There were fruit trees. We did not know what fruit as the trees were bare. They looked like something out of a Harry Potter novel, like they had all been frightened, leafless branches reaching for the sky begging for mercy. They were apple trees and we were in the Big Apple…of the Cape, Joubertina. Good old Joubs. Millions of apple trees. This is not an exaggeration, the rollicking valleys are home to thousands of lines of carefully tended apple trees that stretch for kilometres and kilometres.
And in all this time, across two full days of travel, I hardly once thought about coffee. This may not seem strange to you and it certainly didn't mean I wasn't drinking coffee, my normal coffee filled headspace had just been filled with all of the nature of this gosh darn gorgeous country and the ratio of political party posters in each of the towns and snippets of SAfm discussing very important and adult topics and when that got too much a touch of classic Whitney Houston and spurts of colourful and entertaining road rage at trucks that shoot mountain passes like F1 cars and double cab drivers that make sure you know you're in their neck of the woods.
So on waking to a beautiful day in the sleepy town of Hermanus, I was frothing for a well made cappuccino and a new cafe experience. A couple of investigative calls later, our destination had been found: The Beanery.
Mike has been in the coffee industry a long time and I absolutely loved talking shop with him as he welcomed us into his busy cafe and Natassia handed me the double shot short cappuccino I had been dreaming of. Mike was part of building the Gourmet Coffee business back in the day and changed gears for a lifestyle business in Hermanus to start his own roastery and cafe. That was around 8 years ago and today, Arabikaz (Mike's roasting company) has a niche market that, by design, stretches only 50km in any direction from Hermanus.
"We are able to service our customers better that way, we don't go looking for them, if people want our beans and we can see they have a genuine interest in making a good cup, then we partner with them."
The cafe, The Beanery, is full of regulars and good vibes. They are proudly part of this community and do everything they can to support it, whether that be through Elaine's (Mike's wife) work with the annual Lighthouse to Lighthouse women's walk to fundraise for numerous charities or helping an aspiring new coffee business get off the ground.
On that note, we were directed by Mike to the promenade to find Vanderbolt Coffee, a coffee tuktuk that has set up shop with an ocean view by a gentleman named Theo. A damn fine location to have a coffee. People heading down to look at whales this season, this is where you want to get your fix.

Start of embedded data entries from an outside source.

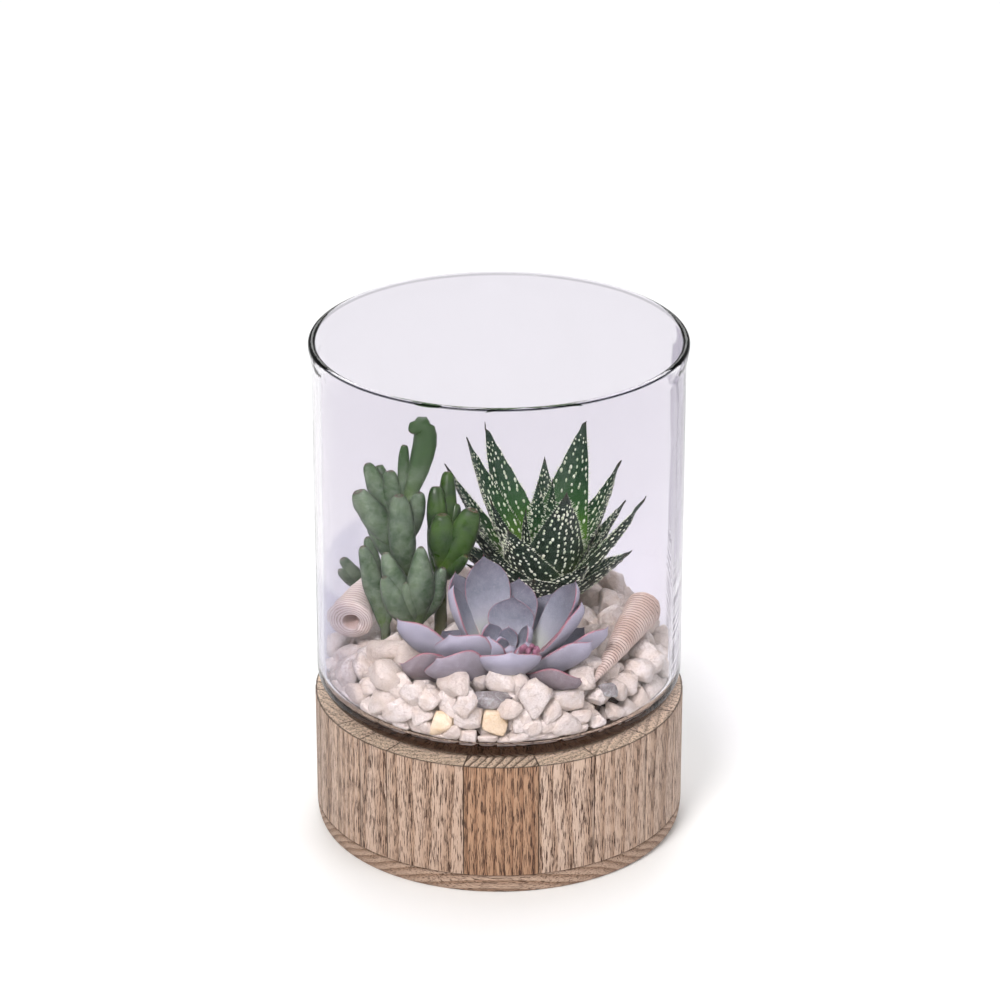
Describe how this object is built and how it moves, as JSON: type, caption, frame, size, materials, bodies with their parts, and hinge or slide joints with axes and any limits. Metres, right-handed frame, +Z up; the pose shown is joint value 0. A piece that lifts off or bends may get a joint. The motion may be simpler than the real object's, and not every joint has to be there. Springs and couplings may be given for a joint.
{
  "type": "glass plant terrarium",
  "caption": "Straight glass jar on a round glued-stave wooden base, planted with an echeveria, a lace aloe and finger jade in white marble chips with two sea shells.",
  "frame": {"origin": "centre of the flat underside of the wooden base", "axes": "+Z up along the jar's axis, -Y towards the front where the echeveria stands, +X to the right seen from the front"},
  "size_m": [0.1524, 0.1524, 0.2108],
  "materials": {
    "board_wood": "oiled, plain sawn",
    "pale_wood": "oiled, fine vertical grain",
    "dark_wood": "oiled, striped quarter-sawn grain",
    "clear_glass": "clear, polished",
    "soil": "crumbly potting soil",
    "white_marble": "matt tumbled chips",
    "yellow_marble": "matt tumbled chip",
    "slate": "matt",
    "cream_shell": "satin natural shell",
    "pink_shell": "satin natural shell",
    "echeveria_leaf": "waxy bloom, pink margins",
    "aloe_leaf": "satin with raised white dots",
    "jade_leaf": "satin, finely speckled",
    "bright_jade_leaf": "satin"
  },
  "bodies": {
    "root": {"base_board": "board_wood", "stave_01": "pale_wood", "stave_02": "pale_wood", "stave_03": "pale_wood", "stave_04": "pale_wood", "stave_05": "pale_wood", "stave_06": "dark_wood", "stave_07": "pale_wood", "stave_08": "pale_wood", "stave_09": "pale_wood", "stave_10": "pale_wood", "stave_11": "pale_wood", "stave_12": "pale_wood", "stave_13": "pale_wood", "stave_14": "pale_wood", "stave_15": "pale_wood", "stave_16": "pale_wood", "stave_17": "pale_wood", "stave_18": "pale_wood", "glass_jar": "clear_glass", "soil": "soil", "pebble_bed": "white_marble", "dark_stone_long": "slate", "dark_stone_small": "slate", "yellow_pebble_front": "yellow_marble", "yellow_pebble_left": "yellow_marble", "shell_left": "cream_shell", "shell_right": "pink_shell", "echeveria": "echeveria_leaf", "lace_aloe": "aloe_leaf", "finger_jade_tall": "jade_leaf", "finger_jade_bright": "bright_jade_leaf", "finger_jade_front": "jade_leaf", "finger_jade_left": "jade_leaf", "finger_jade_sprig": "jade_leaf"}
  },
  "joints": []
}
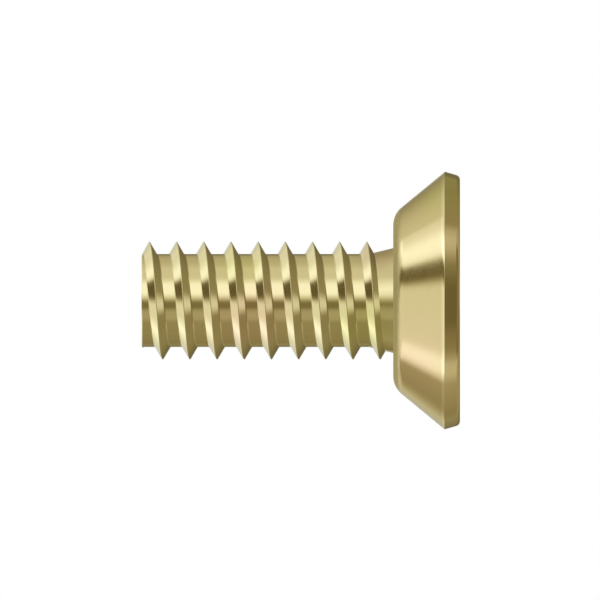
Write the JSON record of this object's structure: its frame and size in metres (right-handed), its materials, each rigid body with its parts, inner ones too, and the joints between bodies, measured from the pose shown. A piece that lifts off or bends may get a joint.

Intensely caffeinated, we then headed into the Hemel en Aarde valley of wine! Oh how our taste buds were spoilt on this day. Coffee, wine, food and wine pairings. I included only one picture of my incredible food from Creation, and only because it's a tiny cauliflower soup in an espresso cup. We only managed to get to two estates, but both are highly recommended. Sumaridge and Creation did not disappoint.
Basically, you should go to Hermanus when you can, it's magic.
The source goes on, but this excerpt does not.